Out in deep Astoria last night to celebrate Melissa’s 40th. Sitting on Brandon’s couch with Drew, Katie, MacGregor, & Gary watching Melissa’s home movies from her babyhood and also Brandon’s movies. I have asked Brandon if he will be my guru and teach me how to make movies like his. I liked the scenes of the crazy lady with the crazy frizzy hair. His movies make me uncomfortable to be human, and I like that. Drew said that the scenes of cable-access poetry readings made him feel depressed about being a poet and full of self-loathing. In a circle, we discussed this, Katie and Brandon and Drew and Gary and myself; they wondered how did this aberration, this poetry thing, happen, and wouldn’t it be convenient not to have fallen into it. I feel differently, and rue all the bourgeois things in my lifestyle unconnected to poetry, but perhaps that’s just my upbringing.

Delicious canolli at the party, and I don’t even like canolli. Did I spell that right? On the train home, Gary was iPhone-bowling. On the train there, with Drew and Katie, looking at the rows of passengers all with their white earbuds. Earbuds, earbuds. There’s a poem in there somewhere, having to do both with developing foetuses and postmodern alienation.

Yesterday’s reading was Carolee Schneeman and Tony Conrad. I showed up a bit late but did see most of Carolee’s film of her performance piece in which she made a giant apple pie for the audience, addressing, among other things, the theme of “the good breast.” Tony Conrad read what I guess was a video scenario that was kinky in content but so flatly told ¬– the analogy with Burroughs kept coming up, later ¬– that it was IMHO about 110% de-eroticized. Sexual descriptions not from a subject position are invariably boring.

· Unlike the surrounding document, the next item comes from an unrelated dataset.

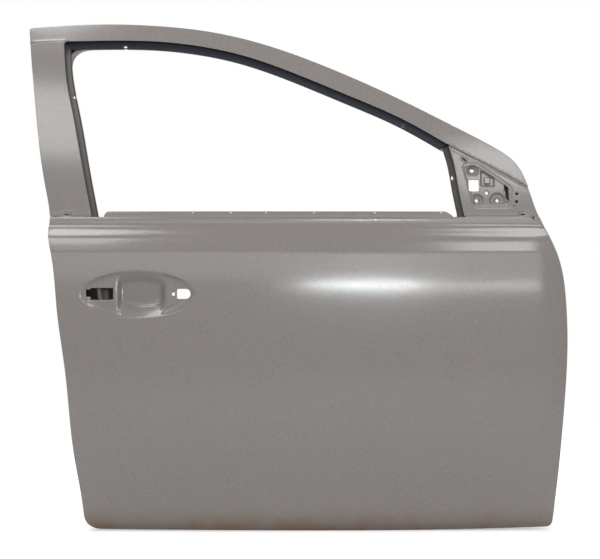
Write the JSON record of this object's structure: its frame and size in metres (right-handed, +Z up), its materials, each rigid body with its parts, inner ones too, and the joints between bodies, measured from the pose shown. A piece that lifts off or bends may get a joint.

I skipped a couple of diary days, didn’t I, well, it’s not my resolution, I’m only piggybacking. Gary can tell you about the lovely dinner at Rob & Kim & Coco’s. I only want to add how fun it was to be on their couch with all of them AND their hound dog Walter AND their cat Fella. How cozy! And is there anything on the planet COOLER than Coco and her sitar? I think not.